> **Short exercise**
Identify and pull out each line of the entries in which "with" occurs.
-------- Provided entries
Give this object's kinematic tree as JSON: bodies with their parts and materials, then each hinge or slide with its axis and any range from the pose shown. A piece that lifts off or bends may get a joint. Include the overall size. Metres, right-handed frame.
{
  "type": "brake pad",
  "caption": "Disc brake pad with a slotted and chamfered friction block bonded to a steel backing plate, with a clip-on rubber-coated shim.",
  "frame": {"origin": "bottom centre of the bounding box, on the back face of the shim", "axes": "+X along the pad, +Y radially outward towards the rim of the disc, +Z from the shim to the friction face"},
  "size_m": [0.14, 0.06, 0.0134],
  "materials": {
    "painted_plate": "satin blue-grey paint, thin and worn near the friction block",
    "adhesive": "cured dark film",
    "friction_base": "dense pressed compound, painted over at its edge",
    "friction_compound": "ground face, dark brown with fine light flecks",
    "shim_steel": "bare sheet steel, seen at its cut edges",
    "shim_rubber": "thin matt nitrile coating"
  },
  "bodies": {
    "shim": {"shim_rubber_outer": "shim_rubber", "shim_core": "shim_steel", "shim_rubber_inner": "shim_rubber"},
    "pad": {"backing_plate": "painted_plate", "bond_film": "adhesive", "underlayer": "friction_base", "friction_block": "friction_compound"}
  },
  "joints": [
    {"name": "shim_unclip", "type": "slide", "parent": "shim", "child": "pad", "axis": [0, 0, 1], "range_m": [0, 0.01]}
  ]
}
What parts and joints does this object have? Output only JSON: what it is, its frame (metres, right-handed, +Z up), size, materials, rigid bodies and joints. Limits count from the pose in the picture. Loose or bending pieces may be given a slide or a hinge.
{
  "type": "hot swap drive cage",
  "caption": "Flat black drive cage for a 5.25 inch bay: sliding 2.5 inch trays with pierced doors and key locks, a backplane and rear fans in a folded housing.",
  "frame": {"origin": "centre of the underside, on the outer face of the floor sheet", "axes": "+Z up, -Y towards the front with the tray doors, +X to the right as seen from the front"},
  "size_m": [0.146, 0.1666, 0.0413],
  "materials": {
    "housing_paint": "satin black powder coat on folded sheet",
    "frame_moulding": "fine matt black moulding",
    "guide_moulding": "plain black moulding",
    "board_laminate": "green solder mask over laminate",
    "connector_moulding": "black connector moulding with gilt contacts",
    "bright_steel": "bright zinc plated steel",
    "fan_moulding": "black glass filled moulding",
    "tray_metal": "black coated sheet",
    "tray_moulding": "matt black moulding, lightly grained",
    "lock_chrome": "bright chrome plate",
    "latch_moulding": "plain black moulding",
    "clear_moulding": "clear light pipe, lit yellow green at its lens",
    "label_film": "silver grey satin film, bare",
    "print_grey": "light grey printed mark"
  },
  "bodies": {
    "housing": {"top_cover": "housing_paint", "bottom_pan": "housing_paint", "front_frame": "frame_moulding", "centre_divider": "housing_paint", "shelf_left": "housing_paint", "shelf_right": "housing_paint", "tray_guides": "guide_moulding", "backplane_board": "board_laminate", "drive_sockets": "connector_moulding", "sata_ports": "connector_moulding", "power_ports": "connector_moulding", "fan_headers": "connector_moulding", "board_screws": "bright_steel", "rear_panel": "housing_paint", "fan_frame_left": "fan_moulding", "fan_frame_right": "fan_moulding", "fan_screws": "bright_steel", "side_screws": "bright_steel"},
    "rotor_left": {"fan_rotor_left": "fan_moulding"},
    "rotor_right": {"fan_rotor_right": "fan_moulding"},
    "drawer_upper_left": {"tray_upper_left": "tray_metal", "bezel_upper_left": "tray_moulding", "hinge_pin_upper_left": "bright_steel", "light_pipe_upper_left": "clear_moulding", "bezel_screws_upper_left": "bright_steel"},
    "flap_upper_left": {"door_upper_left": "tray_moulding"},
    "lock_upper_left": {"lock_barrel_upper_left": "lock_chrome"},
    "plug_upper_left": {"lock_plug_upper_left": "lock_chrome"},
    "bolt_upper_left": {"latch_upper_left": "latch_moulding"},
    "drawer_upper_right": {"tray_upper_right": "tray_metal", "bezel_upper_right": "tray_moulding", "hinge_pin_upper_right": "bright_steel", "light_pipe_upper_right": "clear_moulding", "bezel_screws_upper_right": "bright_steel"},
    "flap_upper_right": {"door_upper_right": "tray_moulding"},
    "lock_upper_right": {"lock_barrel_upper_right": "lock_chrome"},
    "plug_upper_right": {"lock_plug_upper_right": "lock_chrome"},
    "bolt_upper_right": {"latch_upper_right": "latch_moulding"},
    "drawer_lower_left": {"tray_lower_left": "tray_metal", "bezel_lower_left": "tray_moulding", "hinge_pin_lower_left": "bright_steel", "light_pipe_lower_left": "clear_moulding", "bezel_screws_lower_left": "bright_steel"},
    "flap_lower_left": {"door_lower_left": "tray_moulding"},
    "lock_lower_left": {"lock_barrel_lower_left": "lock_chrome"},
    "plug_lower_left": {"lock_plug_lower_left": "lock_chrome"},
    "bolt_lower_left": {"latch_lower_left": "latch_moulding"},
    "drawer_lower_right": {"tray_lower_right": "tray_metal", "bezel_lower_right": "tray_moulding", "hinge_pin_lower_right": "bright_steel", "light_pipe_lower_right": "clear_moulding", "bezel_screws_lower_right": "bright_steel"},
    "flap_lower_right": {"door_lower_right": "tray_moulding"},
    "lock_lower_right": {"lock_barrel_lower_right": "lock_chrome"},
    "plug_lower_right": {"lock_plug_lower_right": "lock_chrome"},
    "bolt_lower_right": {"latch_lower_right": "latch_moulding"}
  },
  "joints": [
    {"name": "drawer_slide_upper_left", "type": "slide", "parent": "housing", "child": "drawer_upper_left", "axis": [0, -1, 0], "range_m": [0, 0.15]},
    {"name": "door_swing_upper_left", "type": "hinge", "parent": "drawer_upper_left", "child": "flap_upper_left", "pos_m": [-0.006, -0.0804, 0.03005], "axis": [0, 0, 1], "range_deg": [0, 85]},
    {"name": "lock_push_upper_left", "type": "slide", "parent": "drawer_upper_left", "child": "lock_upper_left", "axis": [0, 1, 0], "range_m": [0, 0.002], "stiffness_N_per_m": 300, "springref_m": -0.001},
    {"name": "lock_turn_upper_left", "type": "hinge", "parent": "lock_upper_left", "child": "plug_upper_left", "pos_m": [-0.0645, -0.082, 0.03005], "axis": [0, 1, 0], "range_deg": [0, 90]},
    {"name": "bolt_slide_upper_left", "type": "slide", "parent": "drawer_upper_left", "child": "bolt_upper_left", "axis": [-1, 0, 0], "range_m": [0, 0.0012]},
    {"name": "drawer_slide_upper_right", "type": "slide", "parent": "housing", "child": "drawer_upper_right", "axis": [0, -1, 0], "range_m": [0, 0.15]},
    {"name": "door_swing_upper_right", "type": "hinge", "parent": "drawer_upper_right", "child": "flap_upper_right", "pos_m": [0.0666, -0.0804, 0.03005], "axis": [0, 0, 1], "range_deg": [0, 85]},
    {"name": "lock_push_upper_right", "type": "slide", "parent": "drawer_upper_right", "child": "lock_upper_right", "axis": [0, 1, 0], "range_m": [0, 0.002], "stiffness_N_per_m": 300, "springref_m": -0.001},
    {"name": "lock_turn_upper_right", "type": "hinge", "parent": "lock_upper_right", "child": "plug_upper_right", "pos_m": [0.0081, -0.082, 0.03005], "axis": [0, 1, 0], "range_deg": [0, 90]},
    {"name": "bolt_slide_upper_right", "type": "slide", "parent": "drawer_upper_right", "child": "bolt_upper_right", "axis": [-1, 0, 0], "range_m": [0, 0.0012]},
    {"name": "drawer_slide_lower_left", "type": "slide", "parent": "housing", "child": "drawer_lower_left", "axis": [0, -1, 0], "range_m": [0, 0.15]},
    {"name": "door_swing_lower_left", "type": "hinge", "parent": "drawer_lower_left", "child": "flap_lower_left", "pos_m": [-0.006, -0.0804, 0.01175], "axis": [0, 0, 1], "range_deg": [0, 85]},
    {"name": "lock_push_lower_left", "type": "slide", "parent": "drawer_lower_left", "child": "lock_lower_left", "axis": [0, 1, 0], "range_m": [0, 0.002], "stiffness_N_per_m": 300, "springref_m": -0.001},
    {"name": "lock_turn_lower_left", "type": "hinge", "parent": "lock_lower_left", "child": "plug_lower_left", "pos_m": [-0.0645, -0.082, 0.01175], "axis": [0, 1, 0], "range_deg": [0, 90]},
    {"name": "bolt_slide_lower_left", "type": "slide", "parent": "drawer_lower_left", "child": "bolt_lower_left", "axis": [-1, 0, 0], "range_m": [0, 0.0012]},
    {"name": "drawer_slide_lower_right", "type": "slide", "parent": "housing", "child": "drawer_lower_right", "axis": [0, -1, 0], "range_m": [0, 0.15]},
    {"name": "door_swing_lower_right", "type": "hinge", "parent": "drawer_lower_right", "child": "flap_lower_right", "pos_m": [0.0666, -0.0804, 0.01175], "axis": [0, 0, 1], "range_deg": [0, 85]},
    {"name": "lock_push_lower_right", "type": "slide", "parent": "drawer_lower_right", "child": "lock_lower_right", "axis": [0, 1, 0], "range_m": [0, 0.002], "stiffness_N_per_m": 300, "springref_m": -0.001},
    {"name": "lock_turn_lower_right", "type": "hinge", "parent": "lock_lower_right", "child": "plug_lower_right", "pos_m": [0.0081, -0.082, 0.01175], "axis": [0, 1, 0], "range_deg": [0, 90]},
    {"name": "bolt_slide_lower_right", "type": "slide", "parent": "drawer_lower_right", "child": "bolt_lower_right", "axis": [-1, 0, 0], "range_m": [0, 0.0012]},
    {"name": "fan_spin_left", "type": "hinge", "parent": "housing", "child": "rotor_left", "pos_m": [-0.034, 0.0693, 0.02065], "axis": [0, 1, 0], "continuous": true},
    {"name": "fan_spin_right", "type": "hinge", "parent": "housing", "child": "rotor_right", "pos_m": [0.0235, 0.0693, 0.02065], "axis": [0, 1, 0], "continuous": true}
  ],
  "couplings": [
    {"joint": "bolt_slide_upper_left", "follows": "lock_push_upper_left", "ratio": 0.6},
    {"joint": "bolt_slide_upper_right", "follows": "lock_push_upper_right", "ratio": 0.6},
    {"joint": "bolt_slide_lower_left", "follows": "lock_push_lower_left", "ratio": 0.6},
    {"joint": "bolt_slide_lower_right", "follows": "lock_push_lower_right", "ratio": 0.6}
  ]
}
----------------
-------- Provided entries
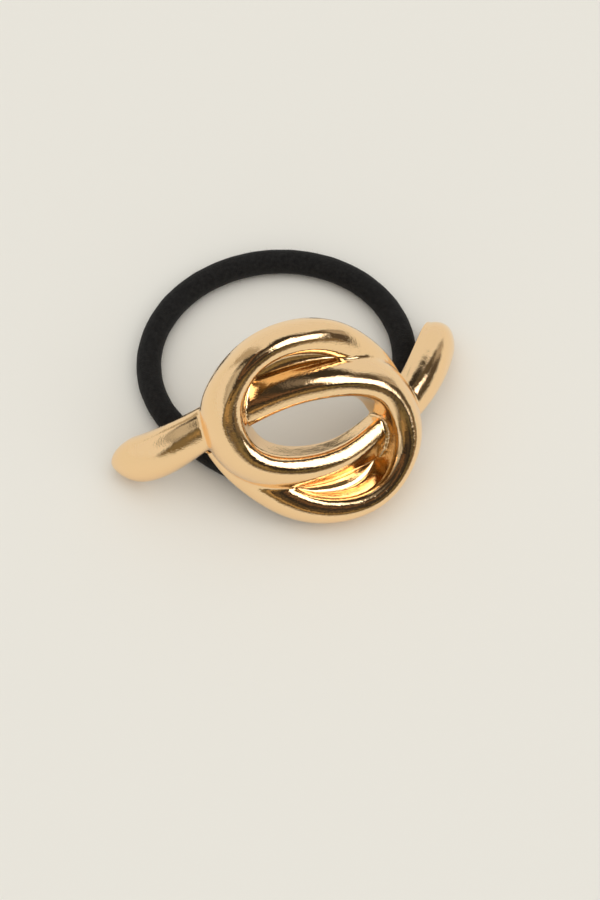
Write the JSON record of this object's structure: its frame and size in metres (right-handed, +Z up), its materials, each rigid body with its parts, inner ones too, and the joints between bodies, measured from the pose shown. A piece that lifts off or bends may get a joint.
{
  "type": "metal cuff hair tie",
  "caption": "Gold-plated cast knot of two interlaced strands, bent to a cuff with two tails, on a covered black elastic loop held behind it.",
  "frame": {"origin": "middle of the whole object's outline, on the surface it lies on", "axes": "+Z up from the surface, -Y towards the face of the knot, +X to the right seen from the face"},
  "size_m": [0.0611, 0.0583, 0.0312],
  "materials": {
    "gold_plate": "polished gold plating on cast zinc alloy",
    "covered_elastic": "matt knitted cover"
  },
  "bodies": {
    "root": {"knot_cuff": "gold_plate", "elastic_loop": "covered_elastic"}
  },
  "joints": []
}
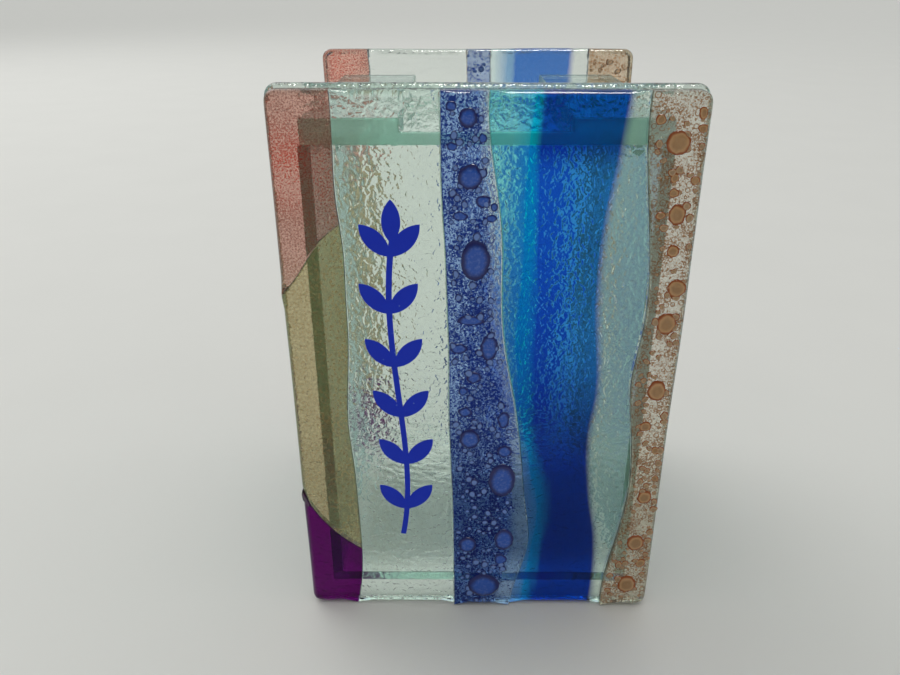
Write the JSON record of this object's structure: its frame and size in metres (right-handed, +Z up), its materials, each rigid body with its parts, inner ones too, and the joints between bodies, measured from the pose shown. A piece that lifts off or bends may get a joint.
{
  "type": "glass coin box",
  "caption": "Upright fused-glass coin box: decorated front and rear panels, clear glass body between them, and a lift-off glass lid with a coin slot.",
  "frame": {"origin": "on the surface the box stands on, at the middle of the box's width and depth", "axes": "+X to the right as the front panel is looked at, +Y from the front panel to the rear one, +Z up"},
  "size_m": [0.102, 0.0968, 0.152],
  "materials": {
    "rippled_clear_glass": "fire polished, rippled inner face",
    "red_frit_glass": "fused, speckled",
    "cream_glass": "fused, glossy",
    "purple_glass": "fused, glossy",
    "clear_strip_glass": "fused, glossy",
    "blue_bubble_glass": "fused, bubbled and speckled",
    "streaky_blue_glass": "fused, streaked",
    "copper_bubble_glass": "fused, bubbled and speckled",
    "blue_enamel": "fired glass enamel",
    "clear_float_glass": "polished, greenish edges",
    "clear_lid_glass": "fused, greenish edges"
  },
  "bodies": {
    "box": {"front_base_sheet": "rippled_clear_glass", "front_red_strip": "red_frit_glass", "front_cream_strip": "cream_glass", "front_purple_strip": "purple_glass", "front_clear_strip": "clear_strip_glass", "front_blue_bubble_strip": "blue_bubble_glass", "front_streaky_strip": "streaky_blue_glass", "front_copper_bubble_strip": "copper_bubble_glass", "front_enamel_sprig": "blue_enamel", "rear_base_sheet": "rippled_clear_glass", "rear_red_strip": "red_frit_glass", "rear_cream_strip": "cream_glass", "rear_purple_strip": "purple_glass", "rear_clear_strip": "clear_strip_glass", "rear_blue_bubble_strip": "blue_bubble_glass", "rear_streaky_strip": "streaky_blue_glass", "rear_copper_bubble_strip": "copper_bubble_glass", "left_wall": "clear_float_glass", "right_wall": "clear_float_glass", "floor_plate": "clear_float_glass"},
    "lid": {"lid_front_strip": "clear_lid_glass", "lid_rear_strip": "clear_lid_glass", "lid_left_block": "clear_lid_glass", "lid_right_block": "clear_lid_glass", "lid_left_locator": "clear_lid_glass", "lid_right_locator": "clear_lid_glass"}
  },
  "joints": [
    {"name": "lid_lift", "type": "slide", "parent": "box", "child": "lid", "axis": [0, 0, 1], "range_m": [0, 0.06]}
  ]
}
----------------
> **The answer**
Give this object's kinematic tree as JSON: bodies with their parts and materials, then each hinge or slide with its axis and any range from the pose shown. A piece that lifts off or bends may get a joint. Include the overall size. Metres, right-handed frame.
  "caption": "Disc brake pad with a slotted and chamfered friction block bonded to a steel backing plate, with a clip-on rubber-coated shim.",
    "friction_compound": "ground face, dark brown with fine light flecks",
  "caption": "Flat black drive cage for a 5.25 inch bay: sliding 2.5 inch trays with pierced doors and key locks, a backplane and rear fans in a folded housing.",
  "frame": {"origin": "centre of the underside, on the outer face of the floor sheet", "axes": "+Z up, -Y towards the front with the tray doors, +X to the right as seen from the front"},
    "connector_moulding": "black connector moulding with gilt contacts",
Write the JSON record of this object's structure: its frame and size in metres (right-handed, +Z up), its materials, each rigid body with its parts, inner ones too, and the joints between bodies, measured from the pose shown. A piece that lifts off or bends may get a joint.
  "caption": "Gold-plated cast knot of two interlaced strands, bent to a cuff with two tails, on a covered black elastic loop held behind it.",
Write the JSON record of this object's structure: its frame and size in metres (right-handed, +Z up), its materials, each rigid body with its parts, inner ones too, and the joints between bodies, measured from the pose shown. A piece that lifts off or bends may get a joint.
  "caption": "Upright fused-glass coin box: decorated front and rear panels, clear glass body between them, and a lift-off glass lid with a coin slot.",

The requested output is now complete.